How to Retrieve Data for a Few Days, Weeks, or Months
To retrieve historical data spanning multiple days, weeks, or even months, you simply need to adjust the start_date
and end_date
values.
You can manually set a fixed range (e.g., a few days, weeks, or months) by modifying start_date_str
and end_date_str
:
Fetching Data for 10 Days (Jan 1 - Jan 11, 2025
)
from datetime import datetime, timezone, timedelta
# Define a custom date range
start_date_str = '2025-01-01T01:00:00Z' # Start fetching from Jan 1, 2025
end_date_str = '2025-01-11T01:00:00Z' # Stop fetching at Jan 11, 2025
# Convert to datetime objects
start_date = datetime.fromisoformat(start_date_str.rstrip('Z'))
end_date = datetime.fromisoformat(end_date_str.rstrip('Z'))

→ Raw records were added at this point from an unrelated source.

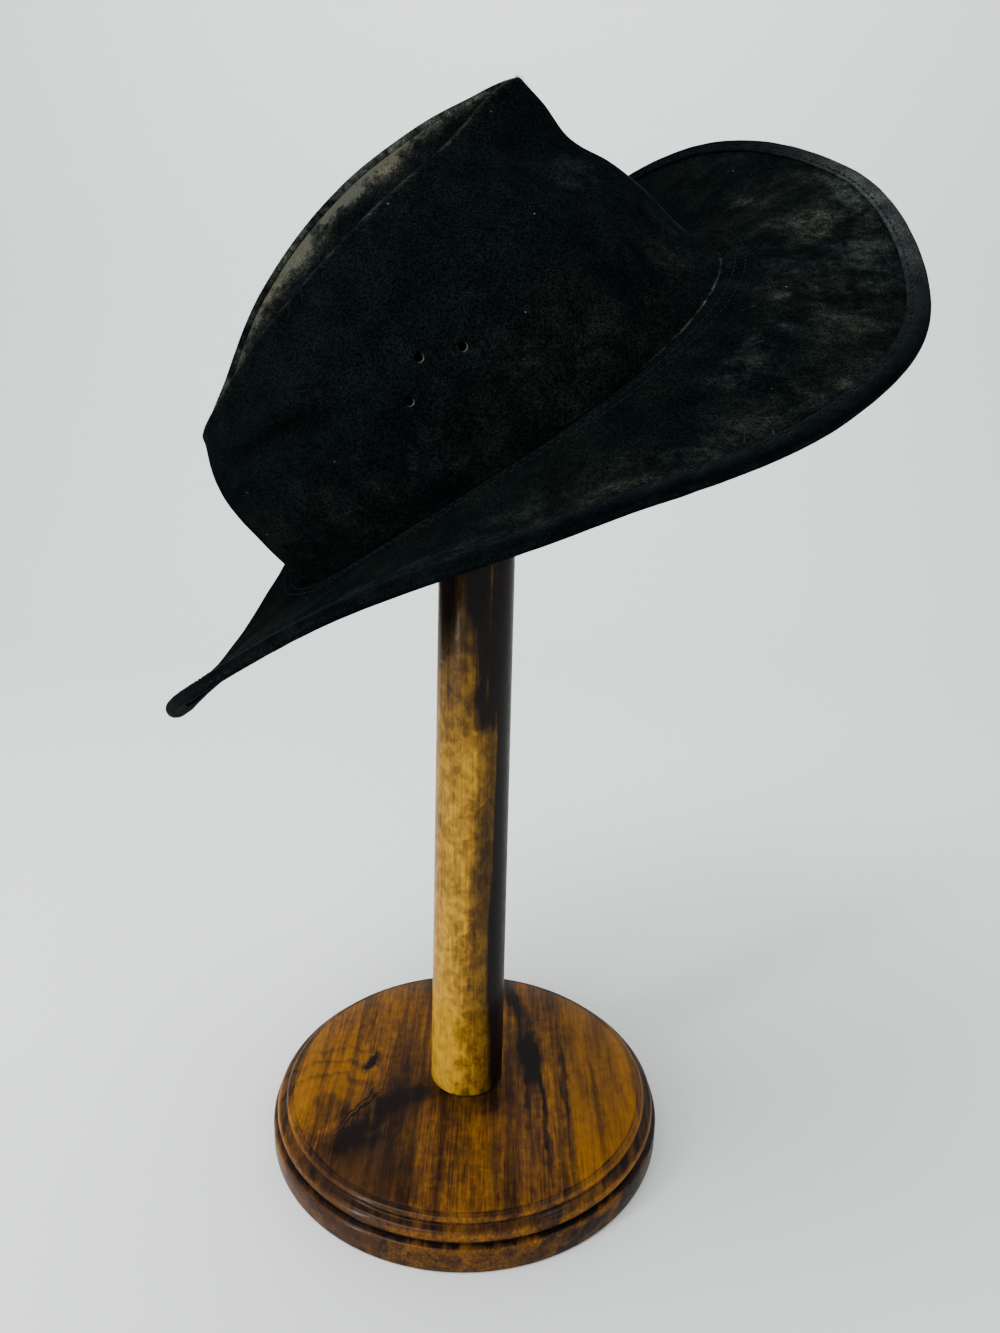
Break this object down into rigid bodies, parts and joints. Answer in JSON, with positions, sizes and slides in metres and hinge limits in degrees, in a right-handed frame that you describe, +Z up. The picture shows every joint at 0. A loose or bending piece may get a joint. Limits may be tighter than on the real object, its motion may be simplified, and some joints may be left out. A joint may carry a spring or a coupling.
{
  "type": "leather bush hat on a wooden stand",
  "caption": "Black suede leather hat with a sewn, pinched crown and a wide bound brim, held tilted back on a round turned wooden stand.",
  "frame": {"origin": "centre of the stand base's underside, on the surface that it stands on", "axes": "+Z up along the post, +X the way the hat faces, -Y the hat's right side"},
  "size_m": [0.2751, 0.2825, 0.4412],
  "materials": {
    "suede": "matte suede nap, black, with grey-brown wear",
    "worn_suede": "matte suede nap, black worn to brown",
    "binding": "smoother folded leather strip, black",
    "varnished_wood": "satin varnish over golden-brown wood with dark grain"
  },
  "bodies": {
    "root": {"crown_side_right": "suede", "crown_side_left": "suede", "crown_top": "worn_suede", "brim": "suede", "brim_binding": "binding", "stand_base": "varnished_wood", "stand_post": "varnished_wood", "stand_head": "varnished_wood"}
  },
  "joints": []
}
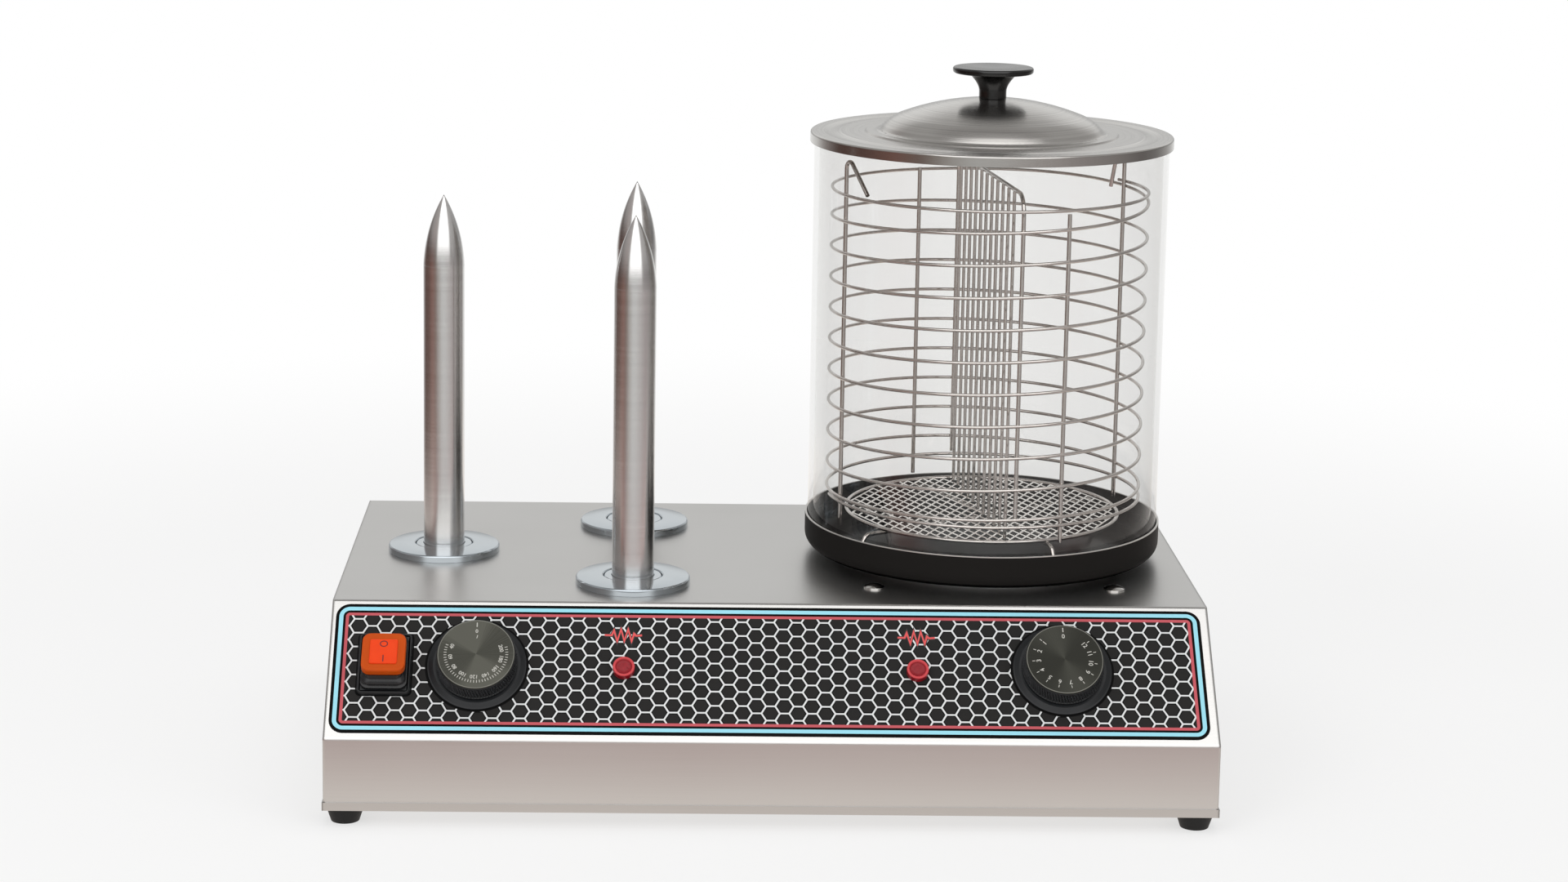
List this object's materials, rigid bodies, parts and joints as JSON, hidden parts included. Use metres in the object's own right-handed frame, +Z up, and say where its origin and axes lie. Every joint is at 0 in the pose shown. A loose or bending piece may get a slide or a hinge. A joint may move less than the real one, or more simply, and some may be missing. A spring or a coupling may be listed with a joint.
{
  "type": "hot dog steamer",
  "caption": "Counter hot dog steamer: sloped steel housing with dials and switch, heated bun spikes, and a lidded glass cylinder with a wire basket over a water pan.",
  "frame": {"origin": "on the floor under the middle of the object's bounding box", "axes": "+Z up; -Y towards the control panel's front; +X to the right seen from the front, towards the glass cylinder"},
  "size_m": [0.5036, 0.3148, 0.4094],
  "materials": {
    "housing_steel": "satin brushed stainless sheet",
    "tray_steel": "plain stainless sheet",
    "screw_steel": "plated screws, nuts and shafts",
    "foot_rubber": "moulded black rubber",
    "overlay_print": "printed film: white hexagon net on dark grey, blue and red border stripes",
    "black_plastic": "moulded black plastic, knurled on the knobs",
    "control_case": "pale moulded control case",
    "boot_rubber": "soft black bellows",
    "rocker_orange": "translucent orange cap",
    "bezel_grey": "dark grey ring with a bright lower edge",
    "dial_plate": "dark olive-grey plate with pale marks",
    "lamp_red": "translucent red lens",
    "terminal_ceramic": "glazed white",
    "copper_tube": "drawn tube",
    "spike_aluminium": "turned, fine rings round the barrel, smoother tip",
    "flange_chrome": "polished",
    "heater_sheath": "dull heater sheath",
    "cast_plate": "cast, machined on top",
    "pan_black": "black coating, worn bright on the rim",
    "clear_glass": "clear heat-proof glass",
    "wire_steel": "bright drawn wire and expanded sheet",
    "lid_steel": "spun, fine rings about the axis",
    "knob_black": "glossy black"
  },
  "bodies": {
    "housing": {"housing_shell": "housing_steel", "base_tray": "tray_steel", "side_screws": "screw_steel", "foot_screws": "screw_steel", "pan_screws": "screw_steel", "pan_nuts": "screw_steel", "stud_nut": "screw_steel", "spike_nuts": "screw_steel", "spike_seats": "screw_steel", "element_clamp": "screw_steel", "foot_front_left": "foot_rubber", "foot_front_right": "foot_rubber", "foot_rear_left": "foot_rubber", "foot_rear_right": "foot_rubber", "fascia_overlay": "overlay_print", "switch_frame": "black_plastic", "switch_body": "black_plastic", "cable_gland": "black_plastic", "gland_nut": "black_plastic", "lamp_left_body": "black_plastic", "lamp_right_body": "black_plastic", "thermostat_body": "control_case", "regulator_body": "control_case", "switch_boot": "boot_rubber", "thermostat_bezel": "bezel_grey", "regulator_bezel": "bezel_grey", "lamp_left_lens": "lamp_red", "lamp_right_lens": "lamp_red", "terminal_block": "terminal_ceramic", "thermostat_bulb": "copper_tube", "spike_left": "spike_aluminium", "spike_front": "spike_aluminium", "spike_rear": "spike_aluminium", "spike_flange_left": "flange_chrome", "spike_flange_front": "flange_chrome", "spike_flange_rear": "flange_chrome", "spike_heater_left": "heater_sheath", "spike_heater_front": "heater_sheath", "spike_heater_rear": "heater_sheath", "ring_element": "heater_sheath", "heater_plate": "cast_plate", "water_pan": "pan_black"},
    "glass": {"glass_cylinder": "clear_glass"},
    "rack": {"rack_mesh": "wire_steel", "rack_ring": "wire_steel", "rack_legs": "wire_steel"},
    "basket": {"basket_coil": "wire_steel", "basket_hooks": "wire_steel", "basket_posts": "wire_steel", "basket_divider": "wire_steel"},
    "lid": {"lid_shell": "lid_steel", "lid_knob": "knob_black", "lid_screw": "screw_steel"},
    "thermostat_dial_set": {"thermostat_knob": "black_plastic", "thermostat_dial": "dial_plate", "thermostat_shaft": "screw_steel"},
    "regulator_dial_set": {"regulator_knob": "black_plastic", "regulator_dial": "dial_plate", "regulator_shaft": "screw_steel"},
    "rocker": {"switch_rocker": "rocker_orange"}
  },
  "joints": [
    {"name": "glass_lift", "type": "slide", "parent": "housing", "child": "glass", "axis": [0, 0, 1], "range_m": [0, 0.26]},
    {"name": "rack_lift", "type": "slide", "parent": "glass", "child": "rack", "axis": [0, 0, 1], "range_m": [0, 0.24]},
    {"name": "basket_lift", "type": "slide", "parent": "rack", "child": "basket", "axis": [0, 0, 1], "range_m": [0, 0.24]},
    {"name": "lid_lift", "type": "slide", "parent": "basket", "child": "lid", "axis": [0, 0, 1], "range_m": [0, 0.1]},
    {"name": "thermostat_turn", "type": "hinge", "parent": "housing", "child": "thermostat_dial_set", "pos_m": [-0.1662, -0.12377, 0.08338], "axis": [0, 0.7071, -0.7071], "range_deg": [0, 280]},
    {"name": "regulator_turn", "type": "hinge", "parent": "housing", "child": "regulator_dial_set", "pos_m": [0.1643, -0.12377, 0.08338], "axis": [0, 0.7071, -0.7071], "range_deg": [0, 320]},
    {"name": "switch_tilt", "type": "hinge", "parent": "housing", "child": "rocker", "pos_m": [-0.218, -0.12165, 0.08126], "axis": [1, 0, 0], "range_deg": [0, 8]}
  ]
}
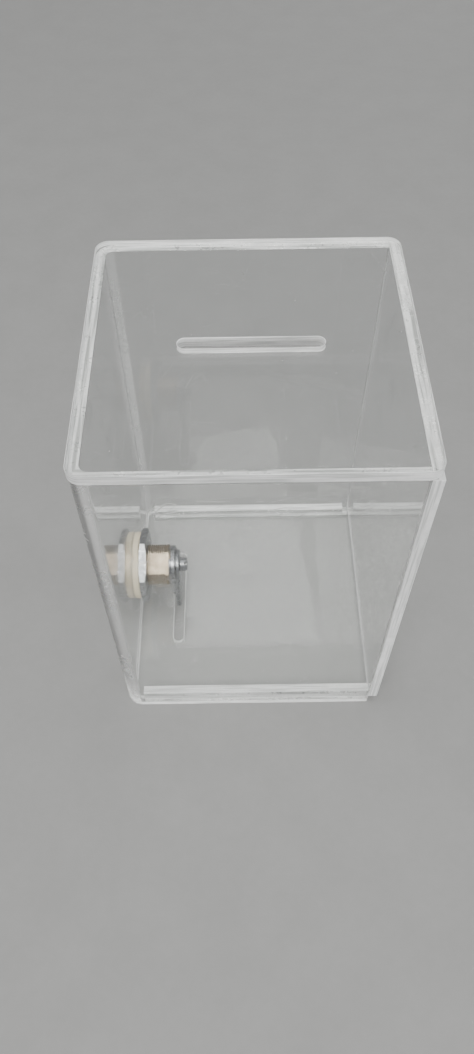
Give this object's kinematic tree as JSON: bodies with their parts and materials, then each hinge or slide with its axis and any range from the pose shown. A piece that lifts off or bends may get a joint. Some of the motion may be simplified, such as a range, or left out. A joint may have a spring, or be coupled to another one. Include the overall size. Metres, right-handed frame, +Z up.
{
  "type": "donation box",
  "caption": "Clear acrylic donation box with a money slot in its top and a base plate that slides out, held by a cam lock in one side wall.",
  "frame": {"origin": "on the standing surface, under the middle of the whole object's box", "axes": "+Z up, +X along the front to the right, away from the lock, +Y from the front to the back"},
  "size_m": [0.1186, 0.115, 0.168],
  "materials": {
    "clear_acrylic": "clear cast sheet, polished faces, frosted sawn edges",
    "nickel": "satin nickel plate on die-cast zinc",
    "zinc": "bright zinc plate",
    "nylon": "natural nylon",
    "brass": "stamped brass",
    "spring_steel": "plain drawn wire"
  },
  "bodies": {
    "shell": {"top_plate": "clear_acrylic", "wall_wrap": "clear_acrylic", "right_wall": "clear_acrylic", "front_lower_rail": "clear_acrylic", "front_upper_rail": "clear_acrylic", "back_lower_rail": "clear_acrylic", "back_upper_rail": "clear_acrylic", "lock_barrel": "nickel", "nylon_washer": "nylon", "lock_nut": "zinc"},
    "base": {"base_plate": "clear_acrylic"},
    "plug": {"lock_plug": "nickel", "wafer_1": "brass", "wafer_2": "brass", "wafer_3": "brass", "wafer_4": "brass", "wafer_spring_1": "spring_steel", "wafer_spring_2": "spring_steel", "wafer_spring_3": "spring_steel", "wafer_spring_4": "spring_steel", "stop_washer": "zinc", "lock_cam": "zinc", "cam_washer": "zinc", "cam_screw": "zinc"}
  },
  "joints": [
    {"name": "base_slide", "type": "slide", "parent": "shell", "child": "base", "axis": [1, 0, 0], "range_m": [0, 0.112]},
    {"name": "lock_turn", "type": "hinge", "parent": "shell", "child": "plug", "pos_m": [-0.05575, 0, 0.034], "axis": [1, 0, 0], "range_deg": [0, 90]}
  ]
}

print(f"Start Date: {start_date}")
print(f"End Date: {end_date}")
# Set the interval length
interval_length = timedelta(days=1) # Fetch data in 1-day chunks
This retrieves all data between 2025-01-01
and 2025-01-11
in daily intervals.
Fetch Data for Different Time Ranges
You can modify the date range and interval length based on your needs.
Fetch Data for a Few Days
start_date_str = '2025-01-01T01:00:00Z'
end_date_str = '2025-01-05T01:00:00Z' # 5-day range
interval_length = timedelta(days=1) # Daily data
Fetch Data for a Few Weeks
start_date_str = '2025-01-01T01:00:00Z'
end_date_str = '2025-01-21T01:00:00Z' # 3-week range
interval_length = timedelta(days=7) # Weekly data
Fetch Data for a Few Months
start_date_str = '2024-10-01T01:00:00Z'
end_date_str = '2025-01-01T01:00:00Z' # 3-month range
interval_length = timedelta(days=30) # Fetch data in 1-month chunks
Conclusion
Refining data retrieval by adjusting time intervals, start times, and retrieval order helps:
- Reduce unnecessary data processing
- Improve data organization
- Ensure efficient analysis and storage
- Optimize API queries
By using dynamic time-based queries, you can fetch exactly the data you need without overloading your system.